Specifically designed to enhance the situation awareness of forward-deployed units, Comtech’s concept aims to ensure ‘multi-dimensional and actionable intelligence is delivered to those who need it most through the convergence of multi-orbit, multi-frequency and multi-modality capabilities’, according to the company’s chief strategy officer, Daniel Gizinski.
Above: Satellite-based ISR feeds for forward-deployed units could form a vital element of major networking projects such as the Advanced Battle Management System. (Photo: USAF)
‘These and other compelling modalities have made rapid access to intelligence a new reality for the end user, creating patterns which can be generated when people, places and activities are correlated together,’ he explained to Shephard.
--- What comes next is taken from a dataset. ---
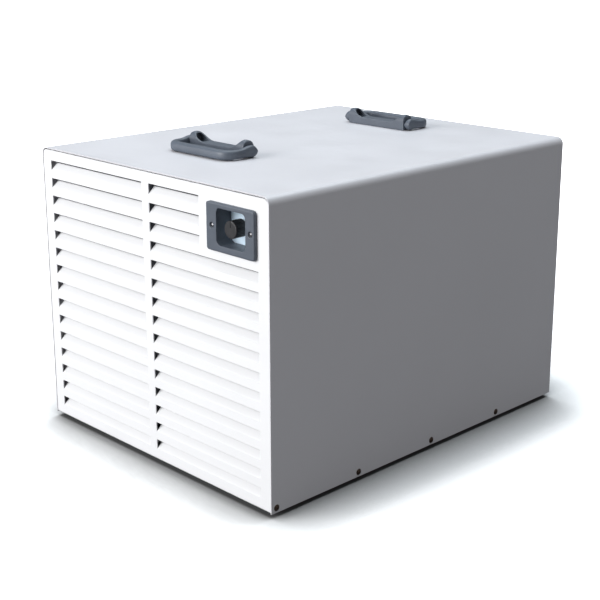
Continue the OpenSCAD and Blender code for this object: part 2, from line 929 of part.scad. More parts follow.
module compressor_grommets() {
  color([0.08, 0.08, 0.08]) case_frame() compressor_feet() difference() {
    union() {
      translate([0, 0, sheet]) cylinder(r = 12, h = comp_foot_z - sheet);
      translate([0, 0, comp_foot_z - eps]) cylinder(r = 8, h = comp_foot_t + 2 * eps);
      translate([0, 0, comp_foot_z + comp_foot_t]) cylinder(r = 11, h = 5);
    }
    cylinder(r = 3.1, h = 40);
  }
}

module compressor_bolts() {
  color([0.7, 0.7, 0.72]) case_frame() compressor_feet() {
    translate([0, 0, -0.9]) cylinder(r = 3, h = 31);
    translate([0, 0, comp_foot_z + comp_foot_t + 5]) cylinder(r = 9, h = 1.5);
    translate([0, 0, comp_foot_z + comp_foot_t + 6.5]) cylinder(r = 5.5, h = 5, $fn = 6);
  }
}

module terminal_cover() {
  color([0.12, 0.12, 0.13]) case_frame() translate([comp_x, comp_y, comp_base_z + comp_h])
    difference() {
      union() {
        cylinder(r = 17, h = 14);
        translate([0, 0, 14 - eps]) cylinder(r = 13, h = 3);
      }
      translate([0, 0, -1]) cylinder(r = 15, h = 13);
      translate([0, -loom_back, 0]) cylinder(r = 3.2, h = 30);
    }
}

module accumulator() {
  color([0.1, 0.1, 0.11]) case_frame() translate([acc_x, acc_y, acc_z]) {
    rotate_extrude() shell_profile(acc_r, acc_h, 14);
    translate([0, 0, acc_h - eps]) cylinder(r = 6.5, h = 8);
    translate([0, 0, -6]) cylinder(r = 6.5, h = 6 + eps);
  }
}

module filter_drier() {
  color([0.7, 0.43, 0.28]) case_frame() translate([drier_x, drier_y, drier_z]) {
    cylinder(r1 = 3.5, r2 = 14, h = 14);
    translate([0, 0, 14]) cylinder(r = 14, h = 52);
    translate([0, 0, 66]) cylinder(r1 = 14, r2 = 4, h = 14);
  }
}

module capillary_tube() {
  r = 1.2;
  low_z = drier_z - 20;
  coil_r = 22;
  end_y = evap_y + 3 * row_offset;
  color([0.75, 0.45, 0.3]) case_frame() {
    pipe([
      [drier_x, drier_y, drier_z], [drier_x, drier_y, low_z], [-187, drier_y, low_z],
      [-187, drier_y, over_coil_z - 3], [-187, end_y, over_coil_z - 3],
      [-187, end_y, coil_top_tube + tube_r]
    ], r, 4);
    for (i = [0 : 3]) {
      translate([60 + 4 * i, drier_y, low_z + coil_r + 3]) rotate([0, 90, 0]) rotate_extrude()
        translate([coil_r, 0]) circle(r = r, $fn = 24);
    }
  }
}

module suction_line() {
  color([0.72, 0.42, 0.27]) case_frame() {
    pipe([
      [-tube_half_x - braze_gap, evap_y + row_offset, coil_top_tube],
      [-side_run_x, evap_y + row_offset, coil_top_tube],
      [-side_run_x, evap_y + row_offset, over_coil_z],
      [-side_run_x, acc_y, over_coil_z],
      [acc_x, acc_y, over_coil_z],
      [acc_x, acc_y, acc_z + acc_h + 8]
    ], tube_r, 5.5);
    pipe([
      [acc_x, acc_y, acc_z - 6], [acc_x, acc_y, acc_z - 22],
      [comp_x + sqrt(pow(comp_r, 2) - pow(comp_y - acc_y - tube_r, 2)) + 0.2, acc_y, acc_z - 22]
    ], tube_r, 10);
  }
}

module discharge_line() {
  color([0.72, 0.42, 0.27]) case_frame() pipe([
    [comp_x, comp_y + 25, comp_base_z + comp_h], [comp_x, comp_y + 25, 300],
    [comp_x, 168, 300], [side_run_x - 4, 168, 300],
    [side_run_x - 4, 168, coil_top_tube], [side_run_x - 4, cond_y + 3 * row_offset, coil_top_tube],
    [tube_half_x + braze_gap, cond_y + 3 * row_offset, coil_top_tube]
  ], tube_r - 1.6, 7);
}

module liquid_line() {
  color([0.72, 0.42, 0.27]) case_frame() pipe([
    [tube_half_x + braze_gap, cond_y + row_offset, coil_top_tube],
    [side_run_x, cond_y + row_offset, coil_top_tube],
    [side_run_x, cond_y + row_offset, over_coil_z],
    [side_run_x, drier_y, over_coil_z],
    [drier_x, drier_y, over_coil_z],
    [drier_x, drier_y, drier_z + 80]
  ], 3, 6);
}

// ---- air mover ----

module fan_shroud() {
  color([0.78, 0.79, 0.8]) case_frame() {
    difference() {
      translate([-208, shroud_y, sheet + 0.4]) cube([416, 1.2, case_h - 6.6]);
      translate([0, 0, fan_z]) cyl_y(shroud_y - 1, 4, ring_r + 0.6);
      foot_places() translate([-8, -10, -1]) cube([16, 20, 9]);
      translate([drain_x, 0, drain_z]) cyl_y(shroud_y - 1, 4, 9);
      for (a = [45 : 90 : 315]) {
        translate([bracket_leg_r * cos(a), 0, fan_z + bracket_leg_r * sin(a)])
          cyl_y(shroud_y - 1, 4, 2.1);
      }
    }
    translate([0, 0, fan_z]) difference() {
      cyl_y(shroud_y - 28, 28 + 2.4, ring_r + 1.2);
      cyl_y(shroud_y - 29, 34, ring_r);
    }
  }
}

module fan_motor() {
  color([0.25, 0.26, 0.28]) case_frame() translate([0, 0, fan_z]) difference() {
    union() {
      cyl_y(motor_y, motor_len, motor_r);
      cyl_y(motor_y - 5, motor_len + 10, motor_r - 14);
      cyl_y(motor_y + motor_len, 3, 12);
      for (i = [0 : 11]) {
        rotate([0, i * 30, 0]) translate([motor_r - 1, motor_y + 32, -1.5]) cube([3, 18, 3]);
      }
    }
    cyl_y(motor_y + 10, motor_len + 10, spindle_r + fit_gap);
  }
}

module motor_bracket() {
  color([0.7, 0.71, 0.72]) case_frame() translate([0, 0, fan_z]) {
    difference() {
      cyl_y(bracket_y - 6, 12, motor_r + 2);
      cyl_y(bracket_y - 7, 14, motor_r);
    }
    for (a = [45 : 90 : 315]) {
      rotate([0, -a, 0]) difference() {
        union() {
          translate([motor_r + 1, bracket_y - 1, -7])
            cube([bracket_leg_x - motor_r + 1, 2, 14]);
          translate([bracket_leg_x, bracket_y - 1, -7]) cube([2, shroud_y - bracket_y + 1, 14]);
          translate([bracket_leg_x, shroud_y - 2, -7]) cube([16, 2, 14]);
        }
        translate([bracket_leg_r, 0, 0]) cyl_y(shroud_y - 3, 5, 2.1);
      }
    }
  }
}

module motor_screws() {
  color([0.75, 0.75, 0.77]) case_frame() for (a = [45 : 90 : 315]) {
    translate([bracket_leg_r * cos(a), shroud_y + 1.2, fan_z + bracket_leg_r * sin(a)])
      rotate([-90, 0, 0]) pan_screw(3.8, 2.2, 1.9, 8);
  }
}

module fan_shaft() {
  color([0.72, 0.72, 0.74]) case_frame() translate([0, 0, fan_z])
    cyl_y(motor_y + 12, fan_y + 14 - motor_y - 12, spindle_r);
}

module fan_blade() {
  hub_r = 34;
  hub_len = 26;
  tip_r = fan_d / 2;
  color([0.18, 0.19, 0.2]) case_frame() translate([0, fan_y, fan_z]) difference() {
    union() {
      cyl_y(-hub_len / 2, hub_len, hub_r);
      intersection() {
        cyl_y(-14, 28, tip_r);
        for (i = [0 : fan_blades - 1]) {
          rotate([0, i * 360 / fan_blades, 0])
            translate([hub_r - 4, 0, 0]) rotate([28, 0, 0]) linear_extrude(height = 2, center = true)
              blade_outline(tip_r - hub_r + 12);
        }
      }
    }
    cyl_y(-hub_len, 2 * hub_len, spindle_r);
    difference() {
      cyl_y(4, hub_len, hub_r - 3);
      cyl_y(3, hub_len, 9);
    }
  }
}

module blade_outline(reach) {
  difference() {
    polygon([[0, -16], [reach, -34], [reach, 30], [0, 16]]);
    translate([reach * 0.55, 66]) circle(r = 45);
  }
}

// ---- electrics and drain ----

module electrical_box() {
  t = 1.2;
  color([0.76, 0.77, 0.78]) case_frame()
    translate([ebox_x - ebox_w / 2, ebox_y - ebox_d / 2, sheet]) difference() {
      cube([ebox_w, ebox_d, ebox_h]);
      translate([t, t, t]) cube([ebox_w - 2 * t, ebox_d - 2 * t, ebox_h]);
      for (x = [30, 110]) {
        translate([x, 30, -1]) cylinder(r = 2.5, h = 4);
      }
    }
}

module electrical_lid() {
  color([0.78, 0.79, 0.8]) case_frame()
    translate([ebox_x - ebox_w / 2, ebox_y - ebox_d / 2, sheet + ebox_h]) difference() {
      cube([ebox_w, ebox_d, 1.2]);
      for (x = loom_x) {
        translate([x - ebox_x + ebox_w / 2, ebox_d / 2 - 5, -1]) cylinder(r = 3.6, h = 4);
      }
    }
}

module circuit_board() {
  color([0.1, 0.4, 0.2]) case_frame() translate([ebox_x - 60, ebox_y - 48, 10]) {
    cube([90, 1.6, 120]);
    translate([10, 1.6 - eps, 80]) cube([18, 16, 15]);
    translate([36, 1.6 - eps, 80]) cube([18, 16, 15]);
    translate([12, 1.6 - eps, 20]) cube([30, 25, 34]);
    for (i = [0 : 4]) {
      translate([58 + 6 * i, 1.6 - eps, 30]) cube([3.5, 9, 9]);
    }
    for (x = [6, 84], z = [6, 114]) {
      translate([x, -5.8, z]) rotate([-90, 0, 0]) cylinder(r = 3, h = 6);
    }
  }
}

module terminal_block() {
  color([0.9, 0.88, 0.8]) case_frame()
    translate([ebox_x - 60, ebox_y + 10, sheet + 1.2]) difference() {
      cube([70, 22, 18]);
      for (i = [0 : 6]) {
        translate([5 + 10 * i, 11, 8]) cylinder(r = 3.2, h = 20);
      }
    }
}

module run_capacitor() {
  color([0.8, 0.8, 0.81]) case_frame() translate([ebox_x + 42, ebox_y + 22, sheet + 1.2]) {
    cylinder(r = 22, h = 90);
    translate([0, 0, 90 - eps]) cylinder(r = 19, h = 2);
    for (x = [-8, 8]) {
      translate([x - 3, -0.4, 91.9]) cube([6, 0.8, 9]);
    }
  }
}

module wiring_loom() {
  lid_z = sheet + ebox_h - 12;
  y = ebox_y - loom_back;
  over_z = case_h - 7.5;
  color([0.08, 0.08, 0.08]) case_frame() {
    pipe([[loom_x[2], y, lid_z], [loom_x[2], y, over_z], [loom_x[2], 38, over_z],
      [loom_x[2], 38, control_z + humidistat_w / 2]], loom_r, 6);
    pipe([[loom_x[1], y, lid_z], [loom_x[1], y, fan_z], [loom_x[1], motor_y + 12, fan_z],
      [motor_r, motor_y + 12, fan_z]], loom_r, 6);
    pipe([[loom_x[0], y, lid_z], [loom_x[0], y, 262], [comp_x, y, 262],
      [comp_x, y, comp_foot_z + comp_h + 12]], loom_r, 6);
  }
}

module drain_hose() {
  color([0.2, 0.21, 0.22]) case_frame() translate([drain_x, 0, drain_z]) difference() {
    cyl_y(hose_start - 6, hose_end - hose_start + 6, 8);
    cyl_y(hose_start - 7, hose_end - hose_start + 8, 6.05);
  }
}

module drain_spigot() {
  face_y = case_d - panel_set_back;
  color([0.12, 0.12, 0.13]) case_frame() translate([drain_x, 0, drain_z]) difference() {
    union() {
      cyl_y(hose_end - 16, face_y - hose_end + 17, 6);
      cyl_y(face_y, 3, 13);
      cyl_y(face_y, case_d + rear_proud - face_y, 8);
    }
    cyl_y(hose_end - 20, 80, 4.6);
  }
}

module cable_gland() {
  face_y = case_d - panel_set_back;
  color([0.1, 0.1, 0.11]) case_frame() translate([gland_x, 0, gland_z]) difference() {
    union() {
      cyl_y(face_y - 9, 10, 8);
      translate([0, face_y, 0]) rotate([-90, 0, 0]) cylinder(r = 13, h = 5, $fn = 6);
      cyl_y(face_y + 5 - eps, 6, 10);
      cyl_y(face_y + 11 - 2 * eps, 5, 7.5);
      translate([0, face_y - sheet - 4.5, 0]) rotate([-90, 0, 0])
        cylinder(r = 12, h = 4.5, $fn = 6);
    }
    cyl_y(face_y - 20, 60, 4);
  }
}

base_pan();
outer_cover();
front_panel();
rear_panel();
finger_guard();
feet();
foot_screws();
cover_screws();
rear_screws();
control_bezel();
bezel_screws();
control_bracket();
humidistat();
humidistat_nut();
humidistat_shaft();
control_knob();
front_handle_base();
front_handle_bail();
front_handle_pins();
front_handle_screws();
rear_handle_base();
rear_handle_bail();
rear_handle_pins();
rear_handle_screws();
filter_frame();
filter_foam();
coil_frame();
evaporator_fins();
evaporator_tubes();
condenser_fins();
condenser_tubes();
drip_tray();
compressor_shell();
compressor_motor();
compressor_pump();
compressor_grommets();
compressor_bolts();
terminal_cover();
accumulator();
filter_drier();
capillary_tube();
suction_line();
discharge_line();
liquid_line();
fan_shroud();
fan_motor();
motor_bracket();
motor_screws();
fan_shaft();
fan_blade();
electrical_box();
electrical_lid();
circuit_board();
terminal_block();
run_capacitor();
wiring_loom();
drain_hose();
drain_spigot();
cable_gland();
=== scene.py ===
import bpy
import bmesh
import json
import math
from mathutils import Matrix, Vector


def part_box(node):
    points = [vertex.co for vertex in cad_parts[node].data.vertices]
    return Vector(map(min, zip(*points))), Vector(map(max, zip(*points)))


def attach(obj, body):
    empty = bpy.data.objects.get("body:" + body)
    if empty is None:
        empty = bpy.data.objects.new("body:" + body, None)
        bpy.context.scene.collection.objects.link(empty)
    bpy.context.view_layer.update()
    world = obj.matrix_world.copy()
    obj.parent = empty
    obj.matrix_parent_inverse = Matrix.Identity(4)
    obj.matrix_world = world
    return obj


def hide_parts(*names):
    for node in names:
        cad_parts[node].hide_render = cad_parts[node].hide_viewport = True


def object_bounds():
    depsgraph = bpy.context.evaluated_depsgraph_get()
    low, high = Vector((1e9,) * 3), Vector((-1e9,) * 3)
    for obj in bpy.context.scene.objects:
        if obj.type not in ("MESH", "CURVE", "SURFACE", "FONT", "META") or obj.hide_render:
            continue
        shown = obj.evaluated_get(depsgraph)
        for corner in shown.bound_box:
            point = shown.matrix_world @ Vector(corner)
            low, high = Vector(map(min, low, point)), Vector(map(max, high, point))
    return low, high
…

Comtech, which specialises in integrating together cellular, terrestrial and space-based connectivity solutions, supports a variety of US DoD strategic efforts including the US Army’s Project Convergence, the USN’s Project Overmatch and the USAF’s Advanced Battle Management System.
‘Ultimately, a lot of what we're trying to put together is intended to align with some of the core initiatives that are laid out under CJADC2 so it's helpful to have a broad array of expertise in wireless, terrestrial and satellite communications.
‘That really helps drive towards that combined and joint all-domain awareness which is essentially the challenge of bringing together hundreds of different stovepipe systems which were never designed to interoperate with each other.
‘It’s a hard problem but it's one that has been solved particularly well in the commercial cellular world already. I think Comtech is able to bring a lot of the focus and lessons learned from that to support some of the CJADC2 initiatives,’ Gizinski concluded.